If possible, avoid routes that are notorious for poor road maintenance or are undergoing construction. All it takes is a single nail puncture to give you a flat tire and a ruined day. Steering clear of construction zones will save time and money and decrease the likelihood that you’ll get a flat.

Curbs and even some speed bumps can also give you tire trouble. You should cultivate an attitude of careful, alert driving. When you’re looking out for speed bumps in neighborhoods or curbs in a parking lot, you’re less likely to speed over them and damage your tires.

Mind Your Brakes

Your brakes play a significant role in the longevity of your tires. If you’re a driver who brakes at the last possible second, you’re likely causing premature wear on your tires, putting yourself at risk for getting a flat.

When you slam on the brakes, friction stops your tires in their tracks, producing heat. Over time, repeated, abrupt braking causes your tire’s treads to wear down, increasing the likelihood of a flat.

Additionally, old brakes can cause unnecessary wear on your tires. Getting your brakes checked regularly—every six months or so—ensures you aren’t grinding your tires with old brakes that need replacing. Your brakes and tires work together, so to keep your tires healthy, keep your brakes in good shape too.

Buy the Right Tires for Your Car

Regarding car tires, one size does not fit all. When the time comes to purchase a new set of tires, do your research to ensure you’re getting tires that work with your vehicle. You want to find tires that can support the weight of your car—plus some.

When taking a road trip, hauling furniture, or even moving to a new home, people make the mistake of overloading their cars. This often leads to a flat tire.

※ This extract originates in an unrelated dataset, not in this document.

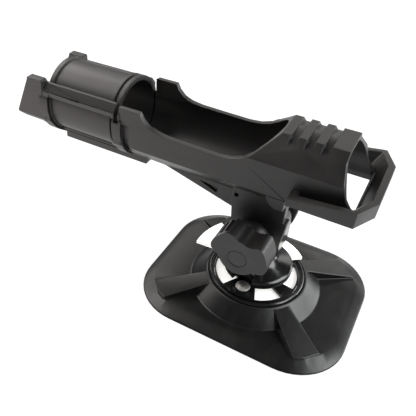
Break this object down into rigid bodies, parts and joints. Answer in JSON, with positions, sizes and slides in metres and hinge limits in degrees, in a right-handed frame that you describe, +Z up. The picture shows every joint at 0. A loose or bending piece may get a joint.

Your tires aren’t meant to carry your vehicle plus massive loads of weight. All tires have a maximum weight they can support. You can find this information in your car’s owner manual. Keep this number in mind when packing your car for a long trip or a big move.

If you must haul a lot of heavy items, try to distribute the weight evenly across your vehicle. This spreads the burden across all four tires and not just the back two.


Sometimes, flat tires are unavoidable. But as you can see above, there are a few ways you can maintain and drive your vehicle to prevent flats from happening! We hope our tips help you drive more safely and avoid those pesky flats.